On value: at $2,700, the BigWater PDL 132 is expensive by kayak standards and reasonable by fishing-platform standards. You’re getting a pedal drive system that would cost $700-plus standalone, a seat that costs $200-plus standalone, and a hull that will outlast multiple seasons of hard use. The total package is priced like what it is — a serious tool, not a toy. If the budget is there and the use case matches, the value holds up. If you’re stretching your budget to reach it, the honest advice is to buy one step down and spend the difference on fishing days.

Frequently Asked Questions

How heavy is the Old Town Sportsman BigWater PDL 132?
The hull alone weighs approximately 115 pounds. With the PDL pedal drive and Ergocast seat installed, the rigged weight is 130 to 135 pounds. Plan to use a kayak cart at the ramp and have a second person available for loading — this is not a practical solo car-top kayak at this weight.
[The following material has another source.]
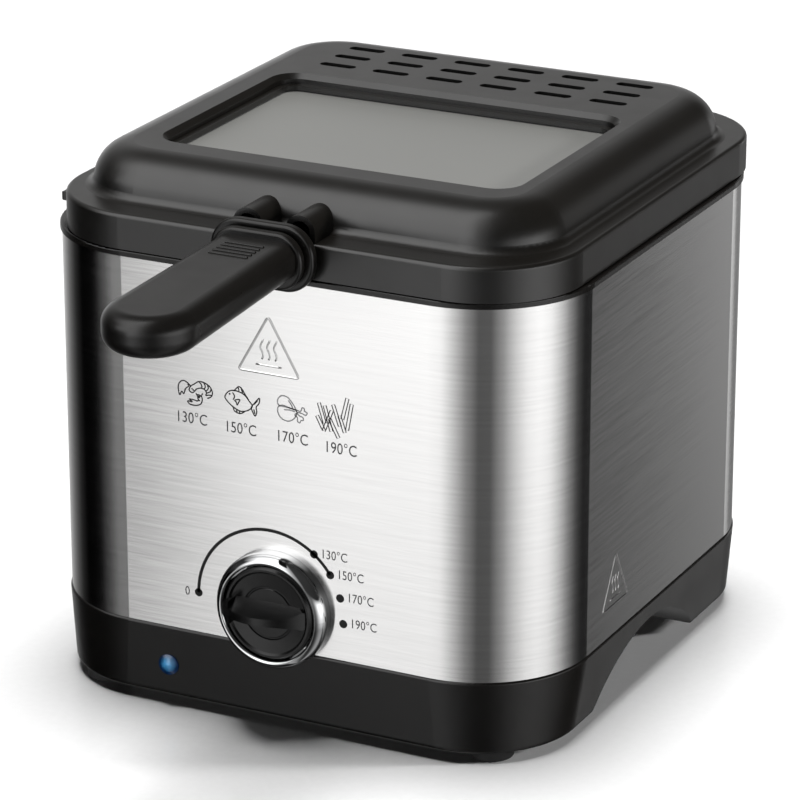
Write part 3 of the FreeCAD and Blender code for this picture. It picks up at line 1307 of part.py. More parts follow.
# ---------------------------------------------------------------- export
NODES = {
    "base_tray": base_tray, "rubber_feet": rubber_feet, "base_screws": base_screws, "tie_rods": tie_rods,
    "steel_sleeve": steel_sleeve, "seam_strip": seam_strip, "top_rim": top_rim, "oil_pot": oil_pot,
    "heater_plate": heater_plate, "heating_element": heating_element, "element_clamps": element_clamps,
    "heat_shield": heat_shield, "shield_clips": shield_clips, "thermal_fuse": thermal_fuse,
    "fuse_clip": fuse_clip, "thermostat_bracket": thermostat_bracket, "thermostat_body": thermostat_body,
    "thermostat_nut": thermostat_nut, "thermostat_screws": thermostat_screws,
    "capillary_bulb": capillary_bulb, "bulb_clips": bulb_clips, "terminal_block": terminal_block,
    "terminal_screws": terminal_screws, "internal_leads": internal_leads, "indicator_lens": indicator_lens,
    "lamp_holder": lamp_holder, "indicator_lamp": indicator_lamp, "knob_bezel": knob_bezel,
    "cord_gland": cord_gland, "gland_nut": gland_nut, "rating_plate": rating_plate,
    "control_knob": control_knob, "control_shaft": control_shaft,
    "basket_mesh": basket_mesh, "basket_rim": basket_rim, "basket_frame": basket_frame,
    "basket_bracket": basket_bracket, "bracket_rivets": bracket_rivets,
    "handle_prongs": handle_prongs, "handle_collar": handle_collar, "handle_grip": handle_grip,
    "grip_cover": grip_cover, "grip_screws": grip_screws,
    "lid_shell": lid_shell, "window_gasket": window_gasket, "window_glass": window_glass,
    "window_retainer": window_retainer, "retainer_screws": retainer_screws,
    "filter_pad": filter_pad, "filter_cover": filter_cover,
}


def export(name, shape):
    if isinstance(shape, list):
        shape = Part.makeCompound(shape)
    shape = shape.copy()
    shape.translate(vec(0, FRAME_SHIFT, 0))
    shape.exportStep("parts/" + name + ".step")
    volume = round(shape.Volume / 1000.0, 2)
    print(name, "solids", len(shape.Solids), "valid", shape.isValid(), "cm3", volume)


os.makedirs("parts", exist_ok=True)
for node_name, make in NODES.items():
    export(node_name, make())
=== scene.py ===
import json
import math

import bpy
from mathutils import Euler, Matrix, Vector


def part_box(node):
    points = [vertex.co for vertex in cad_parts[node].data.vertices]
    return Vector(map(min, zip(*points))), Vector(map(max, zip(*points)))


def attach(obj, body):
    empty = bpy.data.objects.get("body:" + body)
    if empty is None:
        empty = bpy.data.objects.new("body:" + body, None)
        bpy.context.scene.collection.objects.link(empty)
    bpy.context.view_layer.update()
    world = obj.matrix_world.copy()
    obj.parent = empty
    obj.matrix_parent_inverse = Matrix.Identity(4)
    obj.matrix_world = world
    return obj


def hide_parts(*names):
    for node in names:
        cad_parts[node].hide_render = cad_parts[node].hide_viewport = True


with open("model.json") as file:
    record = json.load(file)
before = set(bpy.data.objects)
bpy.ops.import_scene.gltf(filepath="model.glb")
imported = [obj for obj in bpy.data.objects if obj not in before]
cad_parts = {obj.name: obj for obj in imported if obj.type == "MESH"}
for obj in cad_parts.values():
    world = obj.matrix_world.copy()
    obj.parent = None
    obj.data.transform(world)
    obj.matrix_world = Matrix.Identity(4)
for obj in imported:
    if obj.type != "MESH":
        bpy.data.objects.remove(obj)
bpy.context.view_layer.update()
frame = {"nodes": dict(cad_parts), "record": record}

MM = 0.001

# ---------------------------------------------------------------- places, from the CAD model
sleeve_low, sleeve_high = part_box("steel_sleeve")
FRONT_Y = sleeve_low.y
RIGHT_X = sleeve_high.x
BODY_Y = (sleeve_low.y + sleeve_high.y) / 2
bezel_low, bezel_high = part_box("knob_bezel")
KNOB_Z = (bezel_low.z + bezel_high.z) / 2
lens_low, lens_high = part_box("indicator_lens")
LENS = (lens_low + lens_high) / 2
basket_low, basket_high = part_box("basket_mesh")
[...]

Does the Old Town PDL drive have reverse?
Yes — instant reverse is the PDL drive’s defining feature. A single lever flip engages reverse thrust without stopping pedaling, lifting the drive, or resetting anything. It works smoothly at low and moderate speeds and is genuinely useful for backing off structure quietly or holding position against current.
Is the BigWater PDL 132 stable enough to stand and fish?
Yes, for most anglers. The 36-inch beam and flat fishing deck create a platform that handles standing and casting in calm to moderate conditions. It is one of the more stable pedal kayaks in its class. In rough open-water chop, standard caution applies, but for sight fishing on flats and calm bays it performs well.
Is the Old Town Sportsman BigWater PDL 132 worth the price?
If your fishing takes you to big, exposed water — coastal bays, tidal rivers, large windswept reservoirs — and you want the stability and instant-reverse pedal drive to fish it confidently, the $2,700 price holds up. If you fish calmer water or load minimal gear, there are capable alternatives at $1,500 to $1,800 that will serve you nearly as well at significantly less cost and weight.